An offline alternative for generating a .prj file is the osr library that comes along with gdal:

from osgeo import osr

def get_wkt(epsg, wkt_format="esriwkt"):
    default = 'GEOGCS["GCS_WGS_1984",DATUM["D_WGS_1984",SPHEROID["WGS_1984",6378137,298.257223563]],PRIMEM["Greenwich",0],UNIT["Degree",0.017453292519943295],UNIT["Meter",1]]'
    spatial_ref = osr.SpatialReference()
    try:
        spatial_ref.ImportFromEPSG(epsg)
    except TypeError:
        print("ERROR: epsg must be integer. Returning default WKT(epsg=4326).")
        return default
    except Exception:
        print("ERROR: epsg number does not exist. Returning default WKT(epsg=4326).")
        return default
    if wkt_format=="esriwkt":
        spatial_ref.MorphToESRI()
    # return a nicely formatted WKT string (alternatives: ExportToPCI(), ExportToUSGS(), or ExportToXML())
    return spatial_ref.ExportToPrettyWkt()

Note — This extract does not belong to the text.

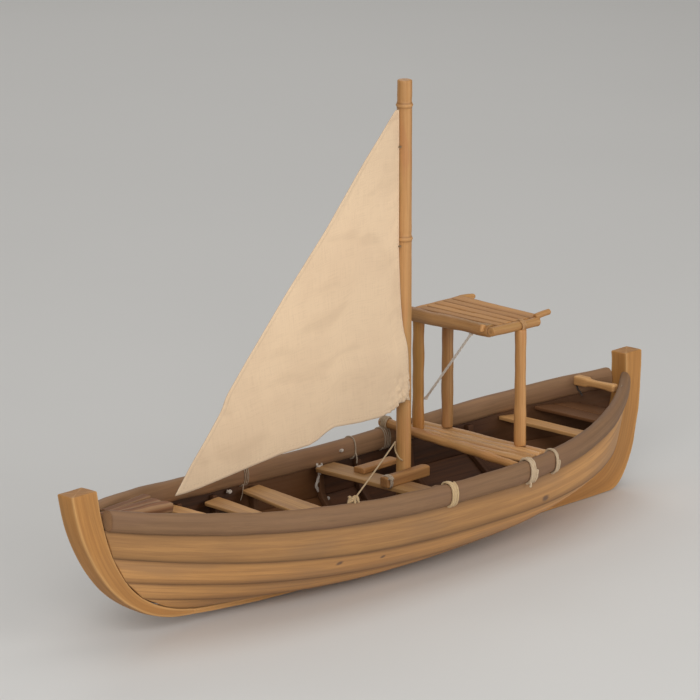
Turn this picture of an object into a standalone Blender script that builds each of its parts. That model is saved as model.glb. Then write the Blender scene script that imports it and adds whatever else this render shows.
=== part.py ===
"""A hand-made wooden model of a double-ended sailing boat, about 0.8 m long.

Frame: +X to the bow, +Y to port, +Z up, origin on the floor under the middle of the keel.
Planked hull with ribs, thwarts and thick rails, a slatted shelter on three posts behind the mast,
and a cane mast whose cloth turns with it. Everything is in metres.
"""
import math

import bmesh
import bpy
import numpy as np
from mathutils import Matrix, Vector

# Driving sizes, metres
HALF_LENGTH = 0.400
GAP = 0.0003
POST_GAP = 0.0012
PLANK = 0.0030
LAP = 0.0007
SEAM = 0.0008
KEEL_HALF = 0.0100
KEEL_DEPTH = 0.0052
KEEL_CORE_HALF = 0.0062
KEEL_CORE_TOP = 0.0080
KEEL_FORE_END = 0.245
KEEL_AFT_END = -0.262
GARBOARD_FORE_X = 0.281
GARBOARD_AFT_X = -0.300
ROCKER_START = 0.040
ROCKER = 0.260

# The rail, and the square frames amidships before the planks fan out along the posts
MID_X = -0.098
SQUARE_FORE = 0.2250
SQUARE_AFT = -0.2400
SQUARE_SHARE = 0.70
FAN_GAP = 0.0009
RAIL_HALF_BEAM = 0.0906
RAIL_END_HALF = 0.0112
RAIL_BOW_X = 0.3585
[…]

Transform (Re-project) a Shapefile#

A re-projection may be needed, for instance, to use a shapefile in EPSG:4326 (e.g., created with QGIS) in a web-GIS application (e.g., open street maps) that typically uses EPSG:3857. To apply a different projection to geometric objects of a shapefile, it is not enough to simply rewrite the .prj file. Therefore, the following example shows the re-projection of the countries.shp shapefile from the Natural Earth quick start kit. The following workflow performs the reprojection:

  • Save shapefile to transform is located in the subdirectory geodata/shapefiles/countries.shp and open it in the Python script as described above.

  • Read and identify the spatial reference system used in the input shapefile:

    • Create a spatial reference object with in_sr = osr.SpatialReference(str(shapefile.GetSpatialRef())).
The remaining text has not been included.